Speaking of ducks, at most comedy shows it is traditional to give the comic a discreet light from the back of the room to let them know that their time is almost up. However, Todd opted to walk onto the stage and blow a duck-shaped novelty whistle at the end of each comic’s set, and as he became increasingly drunker throughout the show, just whenever he felt the urge. At one point he even went so far as to stumble onto stage, blow his all powerful duck whistle in the middle of one of the comics’ sets and demand that she do one of her other jokes. There were some audience members who were into the show, but much of the audience was made up of wealthy looking older white couples who had seen the ad in the local paper and had no idea what they were getting themselves into. Although the show was drastically behind schedule after the first seven comics, there was a 20 minute intermission during which people tried to buy over priced drinks from the overwhelmed single bartender in the lobby. By the time the show started up again, the audience members who had been into it were not, and the old white couples were wearing expressions like their son had just come out to them at a Marilyn Manson concert. About nine comics in, Todd got so drunk that he forgot he was hosting a show and wandered off for 15 minutes, leaving us to have to bring each other to the stage shotgun style. This is when I had the pleasure of going up and while I did eat shit for seven minutes, I do think there is a lot to learn from doing a set for a freezing cold, fed up audience and getting used to that silence. There should be some kind of award for performing a set with grace for 90 people that hate you. I wouldn’t have won it, but I think it should exist.

Todd arrived back onstage at the end of my set yelling that he was back without the least bit of embarrassment or apology, tooting his duck whistle triumphantly. At the end of the show we learned that the “audience vote” meant Todd slurring into the microphone for everyone to throw their ballots onto the stage while the audience exited the theater like there was a fire, and then collecting the crinkled papers in handfuls and stuffing them into a trash bag.

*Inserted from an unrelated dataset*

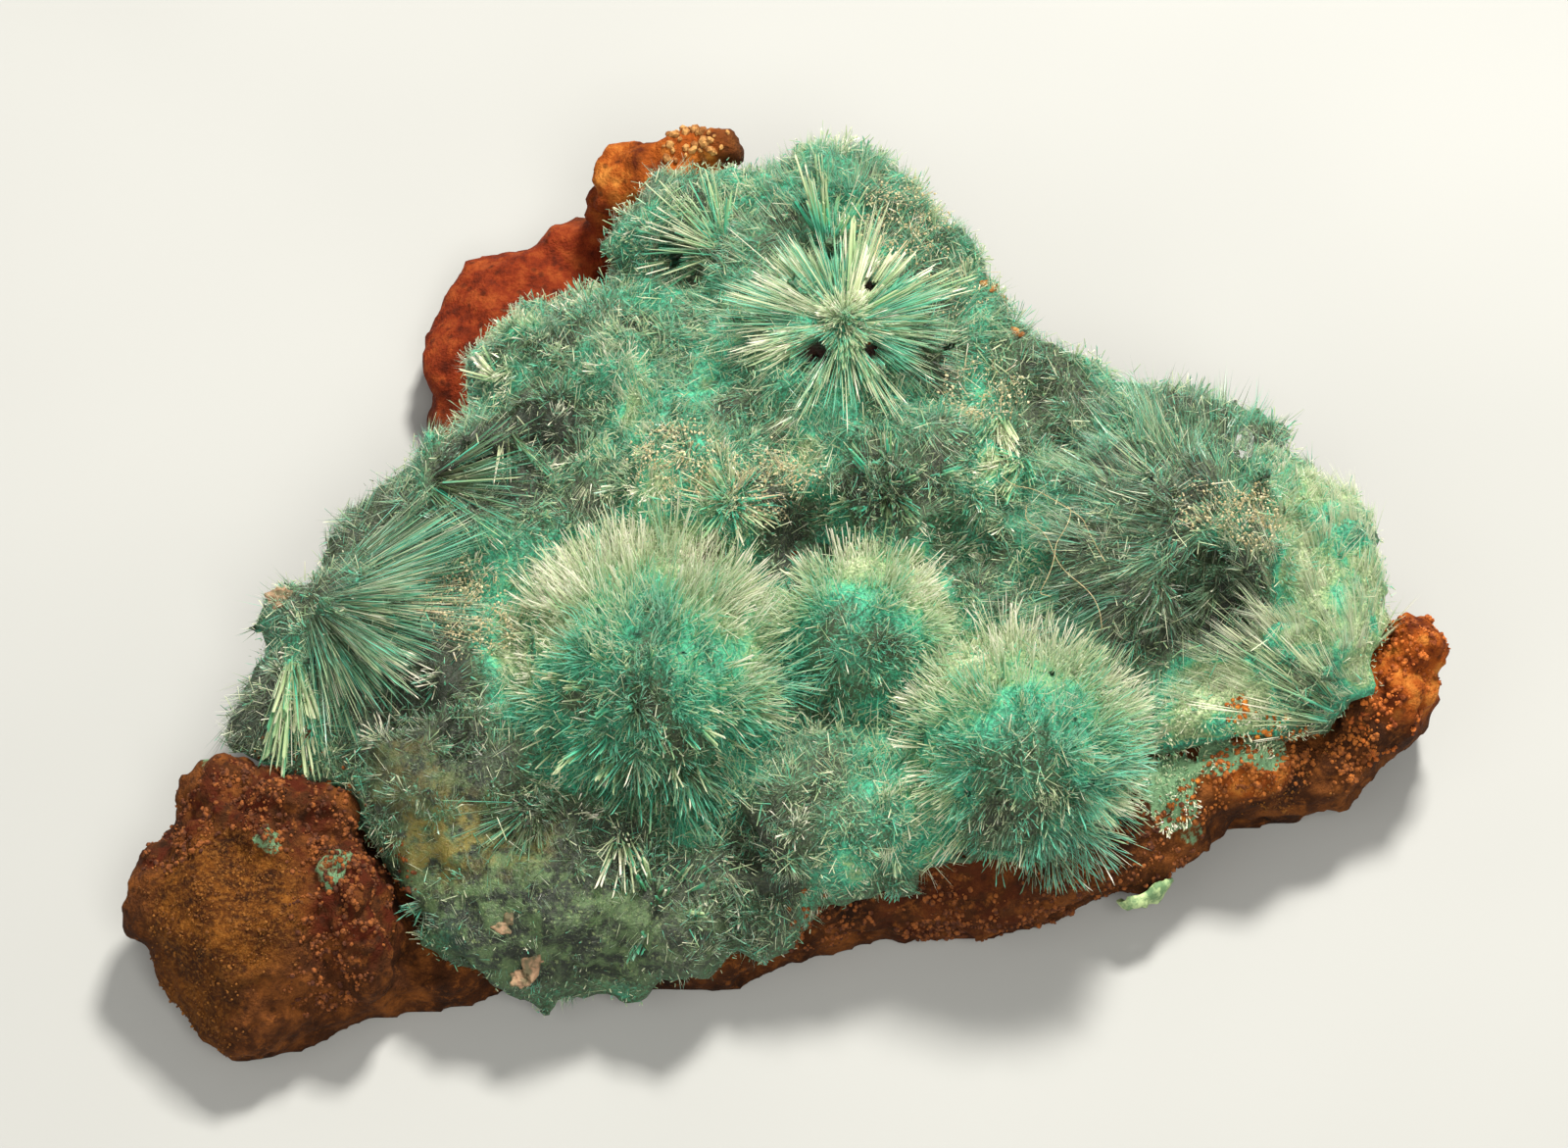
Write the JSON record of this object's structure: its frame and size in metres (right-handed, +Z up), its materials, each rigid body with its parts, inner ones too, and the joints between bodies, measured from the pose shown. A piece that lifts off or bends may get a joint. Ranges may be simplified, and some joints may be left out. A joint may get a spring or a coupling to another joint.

However, a few days later after his hangover subsided, he announced the winner on Facebook and a few days after that handed him the full $400 at an open mic. The wildest part of this was that after this colossal cluster fuck of a show, Todd did it again! Having considered the event such a smash hit, the next month he put on another show. Same venue, same excessive amount of comics, same duck whistle. Way less people though, because all those old people were like, “Fool me once, you gross hippies.” The second show tanked even harder and although many predicted he would retire from producing shows, Todd went on to put on many more shows, with varying degrees of success, until he outgrew this fair city and moved out to New York. And now I follow his antics fondly on Facebook, seeing the different commercials and TV shows he auditions for, the many celebrities he almost meets, and the shows he now tricks New York comics into being a part of, and as I watch I think to myself, “Wow, that is quite a duck, as far as ducks go.”